WRITTEN PROBLEM:
Starting at the line containing "regulator_cone();", copy each line exactly, ending with the line containing "imported = [obj". Leave out everything else.

── PROVIDED MATERIAL ──

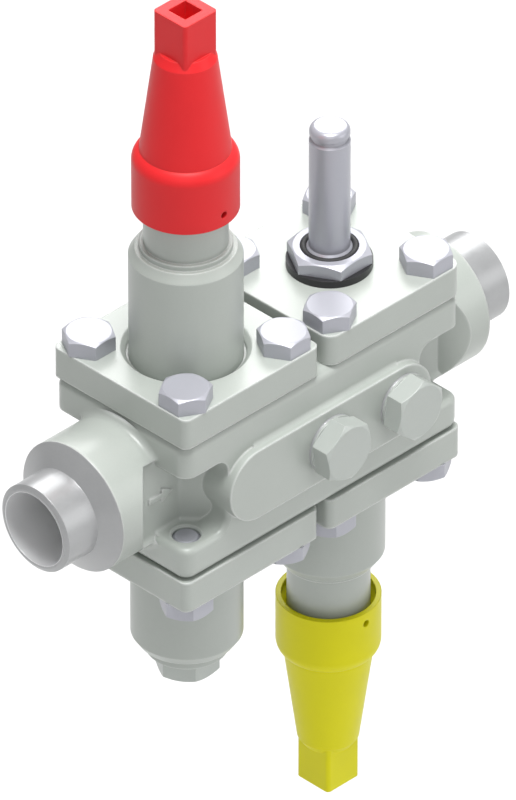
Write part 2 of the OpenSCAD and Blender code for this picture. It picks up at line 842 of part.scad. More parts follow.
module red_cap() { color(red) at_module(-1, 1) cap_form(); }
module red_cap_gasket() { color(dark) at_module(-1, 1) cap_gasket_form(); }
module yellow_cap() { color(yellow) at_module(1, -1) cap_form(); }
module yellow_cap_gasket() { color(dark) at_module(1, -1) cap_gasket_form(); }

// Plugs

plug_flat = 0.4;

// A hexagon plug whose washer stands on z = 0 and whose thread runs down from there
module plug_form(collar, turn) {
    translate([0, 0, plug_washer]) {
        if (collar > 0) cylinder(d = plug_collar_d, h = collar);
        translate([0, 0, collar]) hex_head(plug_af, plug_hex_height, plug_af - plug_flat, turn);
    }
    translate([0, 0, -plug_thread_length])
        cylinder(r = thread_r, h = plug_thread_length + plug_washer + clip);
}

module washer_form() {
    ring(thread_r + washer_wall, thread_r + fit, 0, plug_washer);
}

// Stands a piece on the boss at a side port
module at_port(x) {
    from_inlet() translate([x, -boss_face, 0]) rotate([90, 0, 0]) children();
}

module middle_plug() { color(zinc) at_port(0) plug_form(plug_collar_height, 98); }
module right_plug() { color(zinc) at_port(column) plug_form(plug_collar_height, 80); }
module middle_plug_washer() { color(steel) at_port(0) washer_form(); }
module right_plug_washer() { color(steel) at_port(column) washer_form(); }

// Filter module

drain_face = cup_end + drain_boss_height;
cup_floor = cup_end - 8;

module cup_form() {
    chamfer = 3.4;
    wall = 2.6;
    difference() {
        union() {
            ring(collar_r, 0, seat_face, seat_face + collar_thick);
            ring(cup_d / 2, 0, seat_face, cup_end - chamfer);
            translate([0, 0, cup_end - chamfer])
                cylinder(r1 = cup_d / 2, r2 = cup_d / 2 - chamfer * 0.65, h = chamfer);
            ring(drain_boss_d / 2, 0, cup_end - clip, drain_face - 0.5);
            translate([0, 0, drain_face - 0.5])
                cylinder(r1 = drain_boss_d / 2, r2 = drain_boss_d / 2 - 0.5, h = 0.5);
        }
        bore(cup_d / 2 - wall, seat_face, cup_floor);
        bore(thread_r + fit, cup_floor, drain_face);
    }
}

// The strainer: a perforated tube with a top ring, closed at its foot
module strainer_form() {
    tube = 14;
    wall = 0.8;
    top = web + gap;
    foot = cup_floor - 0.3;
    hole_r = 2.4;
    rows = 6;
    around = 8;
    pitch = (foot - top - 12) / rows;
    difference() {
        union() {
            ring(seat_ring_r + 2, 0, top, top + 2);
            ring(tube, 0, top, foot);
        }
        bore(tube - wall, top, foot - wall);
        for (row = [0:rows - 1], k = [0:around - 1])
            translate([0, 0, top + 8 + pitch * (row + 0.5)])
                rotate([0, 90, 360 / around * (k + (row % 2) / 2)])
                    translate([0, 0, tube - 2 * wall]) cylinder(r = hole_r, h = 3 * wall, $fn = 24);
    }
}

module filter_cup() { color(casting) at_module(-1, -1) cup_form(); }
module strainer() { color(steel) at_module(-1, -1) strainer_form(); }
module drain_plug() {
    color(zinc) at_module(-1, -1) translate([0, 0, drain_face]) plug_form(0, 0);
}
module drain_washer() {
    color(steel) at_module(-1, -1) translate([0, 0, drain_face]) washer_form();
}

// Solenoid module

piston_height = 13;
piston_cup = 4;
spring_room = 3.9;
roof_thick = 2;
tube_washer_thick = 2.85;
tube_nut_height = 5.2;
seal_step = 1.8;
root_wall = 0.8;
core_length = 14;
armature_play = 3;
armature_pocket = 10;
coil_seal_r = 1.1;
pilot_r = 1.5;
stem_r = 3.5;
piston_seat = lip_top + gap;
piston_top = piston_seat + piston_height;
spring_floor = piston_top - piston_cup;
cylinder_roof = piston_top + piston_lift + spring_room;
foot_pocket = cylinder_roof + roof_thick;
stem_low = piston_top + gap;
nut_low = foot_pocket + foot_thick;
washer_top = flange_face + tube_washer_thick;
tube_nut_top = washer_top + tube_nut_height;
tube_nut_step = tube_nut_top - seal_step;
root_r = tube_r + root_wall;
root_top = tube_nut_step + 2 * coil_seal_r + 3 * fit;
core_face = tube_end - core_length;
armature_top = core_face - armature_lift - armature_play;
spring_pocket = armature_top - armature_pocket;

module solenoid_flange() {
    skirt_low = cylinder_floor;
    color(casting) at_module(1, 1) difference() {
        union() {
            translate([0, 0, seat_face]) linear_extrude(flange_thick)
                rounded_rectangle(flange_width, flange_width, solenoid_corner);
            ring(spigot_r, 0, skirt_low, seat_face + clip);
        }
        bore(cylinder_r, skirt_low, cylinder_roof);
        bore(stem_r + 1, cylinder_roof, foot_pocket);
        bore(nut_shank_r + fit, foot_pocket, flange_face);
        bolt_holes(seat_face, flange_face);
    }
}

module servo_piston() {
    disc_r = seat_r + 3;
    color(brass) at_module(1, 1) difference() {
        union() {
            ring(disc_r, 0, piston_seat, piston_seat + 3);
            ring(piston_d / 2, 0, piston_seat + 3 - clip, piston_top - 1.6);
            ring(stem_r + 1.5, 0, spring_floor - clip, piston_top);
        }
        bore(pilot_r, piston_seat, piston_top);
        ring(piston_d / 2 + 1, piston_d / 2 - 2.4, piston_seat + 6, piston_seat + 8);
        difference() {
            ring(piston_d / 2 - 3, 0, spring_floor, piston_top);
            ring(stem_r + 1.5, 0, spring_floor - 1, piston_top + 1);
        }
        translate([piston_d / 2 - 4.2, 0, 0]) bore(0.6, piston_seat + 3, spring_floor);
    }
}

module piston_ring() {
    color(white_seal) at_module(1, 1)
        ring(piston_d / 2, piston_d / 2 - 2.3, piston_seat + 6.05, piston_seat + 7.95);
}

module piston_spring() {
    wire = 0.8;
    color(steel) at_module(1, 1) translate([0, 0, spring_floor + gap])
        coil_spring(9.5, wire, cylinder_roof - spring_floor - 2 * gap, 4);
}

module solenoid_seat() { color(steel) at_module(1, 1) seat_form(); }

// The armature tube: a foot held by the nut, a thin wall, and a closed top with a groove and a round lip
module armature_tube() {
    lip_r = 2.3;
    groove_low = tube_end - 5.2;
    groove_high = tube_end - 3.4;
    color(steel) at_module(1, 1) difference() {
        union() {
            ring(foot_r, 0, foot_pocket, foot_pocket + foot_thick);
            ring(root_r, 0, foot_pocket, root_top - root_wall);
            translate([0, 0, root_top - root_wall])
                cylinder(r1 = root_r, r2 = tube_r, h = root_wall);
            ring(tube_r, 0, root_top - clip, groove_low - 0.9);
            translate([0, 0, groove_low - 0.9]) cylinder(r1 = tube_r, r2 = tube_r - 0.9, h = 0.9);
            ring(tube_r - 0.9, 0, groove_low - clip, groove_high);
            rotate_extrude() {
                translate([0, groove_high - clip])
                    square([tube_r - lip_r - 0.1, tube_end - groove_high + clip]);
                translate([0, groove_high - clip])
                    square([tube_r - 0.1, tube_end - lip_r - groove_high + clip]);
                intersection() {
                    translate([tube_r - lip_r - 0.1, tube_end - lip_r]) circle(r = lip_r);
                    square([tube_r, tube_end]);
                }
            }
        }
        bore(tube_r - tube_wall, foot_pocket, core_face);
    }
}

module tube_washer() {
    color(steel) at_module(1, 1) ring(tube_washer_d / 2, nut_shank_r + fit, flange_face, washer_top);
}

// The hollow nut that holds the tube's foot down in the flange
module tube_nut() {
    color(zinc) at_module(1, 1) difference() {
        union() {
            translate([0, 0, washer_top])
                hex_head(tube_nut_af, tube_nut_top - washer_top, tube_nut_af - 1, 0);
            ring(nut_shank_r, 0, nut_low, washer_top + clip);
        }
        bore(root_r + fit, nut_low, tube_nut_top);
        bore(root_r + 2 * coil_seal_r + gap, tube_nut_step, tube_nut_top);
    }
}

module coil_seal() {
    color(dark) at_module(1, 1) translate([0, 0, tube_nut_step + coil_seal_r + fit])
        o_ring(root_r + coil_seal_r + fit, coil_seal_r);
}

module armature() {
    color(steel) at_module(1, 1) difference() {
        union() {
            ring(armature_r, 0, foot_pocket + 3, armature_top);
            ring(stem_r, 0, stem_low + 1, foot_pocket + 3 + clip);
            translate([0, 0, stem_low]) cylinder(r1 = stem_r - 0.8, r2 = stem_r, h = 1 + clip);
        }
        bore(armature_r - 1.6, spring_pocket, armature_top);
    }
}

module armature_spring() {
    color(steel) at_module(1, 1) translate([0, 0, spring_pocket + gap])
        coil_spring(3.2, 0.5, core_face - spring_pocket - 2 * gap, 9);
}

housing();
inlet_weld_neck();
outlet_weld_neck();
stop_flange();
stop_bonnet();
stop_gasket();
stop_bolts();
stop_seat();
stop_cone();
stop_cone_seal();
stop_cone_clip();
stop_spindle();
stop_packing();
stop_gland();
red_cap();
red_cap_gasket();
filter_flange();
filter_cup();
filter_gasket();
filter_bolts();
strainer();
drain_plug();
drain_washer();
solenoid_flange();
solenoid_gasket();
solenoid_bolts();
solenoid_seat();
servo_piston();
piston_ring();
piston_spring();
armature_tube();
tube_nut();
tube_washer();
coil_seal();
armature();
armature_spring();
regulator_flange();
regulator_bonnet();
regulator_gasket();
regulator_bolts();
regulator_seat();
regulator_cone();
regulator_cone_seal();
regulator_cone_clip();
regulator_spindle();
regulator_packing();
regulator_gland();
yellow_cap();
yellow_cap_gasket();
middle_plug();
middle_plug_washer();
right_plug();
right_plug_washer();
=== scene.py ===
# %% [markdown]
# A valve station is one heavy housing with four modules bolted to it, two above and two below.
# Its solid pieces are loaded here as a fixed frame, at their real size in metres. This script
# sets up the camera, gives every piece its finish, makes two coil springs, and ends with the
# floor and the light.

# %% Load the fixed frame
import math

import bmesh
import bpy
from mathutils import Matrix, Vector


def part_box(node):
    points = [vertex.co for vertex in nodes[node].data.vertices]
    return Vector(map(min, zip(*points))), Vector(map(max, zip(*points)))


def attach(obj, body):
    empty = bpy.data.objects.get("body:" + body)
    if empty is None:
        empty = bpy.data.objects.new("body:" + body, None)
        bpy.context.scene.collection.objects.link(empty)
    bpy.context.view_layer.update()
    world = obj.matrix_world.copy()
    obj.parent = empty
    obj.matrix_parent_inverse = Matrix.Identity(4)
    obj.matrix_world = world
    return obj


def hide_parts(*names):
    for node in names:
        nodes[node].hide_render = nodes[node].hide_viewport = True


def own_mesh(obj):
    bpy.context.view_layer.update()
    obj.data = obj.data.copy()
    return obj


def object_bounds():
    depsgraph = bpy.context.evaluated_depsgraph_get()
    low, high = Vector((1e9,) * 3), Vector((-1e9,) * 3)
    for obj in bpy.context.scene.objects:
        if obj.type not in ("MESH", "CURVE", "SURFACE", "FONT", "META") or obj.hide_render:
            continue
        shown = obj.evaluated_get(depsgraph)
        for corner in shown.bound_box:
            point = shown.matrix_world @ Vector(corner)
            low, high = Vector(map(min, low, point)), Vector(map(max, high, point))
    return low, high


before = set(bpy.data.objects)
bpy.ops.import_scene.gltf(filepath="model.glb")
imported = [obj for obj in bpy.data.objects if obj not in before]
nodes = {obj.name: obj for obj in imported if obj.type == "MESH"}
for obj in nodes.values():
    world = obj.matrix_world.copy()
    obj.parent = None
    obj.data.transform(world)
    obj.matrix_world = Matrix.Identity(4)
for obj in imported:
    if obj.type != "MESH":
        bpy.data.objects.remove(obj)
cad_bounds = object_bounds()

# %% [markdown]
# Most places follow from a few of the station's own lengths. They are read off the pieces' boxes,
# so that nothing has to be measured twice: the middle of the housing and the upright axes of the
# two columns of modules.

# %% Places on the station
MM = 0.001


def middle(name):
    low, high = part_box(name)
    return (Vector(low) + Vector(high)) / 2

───

RESPONSE BELOW:
regulator_cone();
regulator_cone_seal();
regulator_cone_clip();
regulator_spindle();
regulator_packing();
regulator_gland();
yellow_cap();
yellow_cap_gasket();
middle_plug();
middle_plug_washer();
right_plug();
right_plug_washer();
=== scene.py ===
# %% [markdown]
# A valve station is one heavy housing with four modules bolted to it, two above and two below.
# Its solid pieces are loaded here as a fixed frame, at their real size in metres. This script
# sets up the camera, gives every piece its finish, makes two coil springs, and ends with the
# floor and the light.

# %% Load the fixed frame
import math

import bmesh
import bpy
from mathutils import Matrix, Vector


def part_box(node):
    points = [vertex.co for vertex in nodes[node].data.vertices]
    return Vector(map(min, zip(*points))), Vector(map(max, zip(*points)))


def attach(obj, body):
    empty = bpy.data.objects.get("body:" + body)
    if empty is None:
        empty = bpy.data.objects.new("body:" + body, None)
        bpy.context.scene.collection.objects.link(empty)
    bpy.context.view_layer.update()
    world = obj.matrix_world.copy()
    obj.parent = empty
    obj.matrix_parent_inverse = Matrix.Identity(4)
    obj.matrix_world = world
    return obj


def hide_parts(*names):
    for node in names:
        nodes[node].hide_render = nodes[node].hide_viewport = True


def own_mesh(obj):
    bpy.context.view_layer.update()
    obj.data = obj.data.copy()
    return obj


def object_bounds():
    depsgraph = bpy.context.evaluated_depsgraph_get()
    low, high = Vector((1e9,) * 3), Vector((-1e9,) * 3)
    for obj in bpy.context.scene.objects:
        if obj.type not in ("MESH", "CURVE", "SURFACE", "FONT", "META") or obj.hide_render:
            continue
        shown = obj.evaluated_get(depsgraph)
        for corner in shown.bound_box:
            point = shown.matrix_world @ Vector(corner)
            low, high = Vector(map(min, low, point)), Vector(map(max, high, point))
    return low, high


before = set(bpy.data.objects)
bpy.ops.import_scene.gltf(filepath="model.glb")
imported = [obj for obj in bpy.data.objects if obj not in before]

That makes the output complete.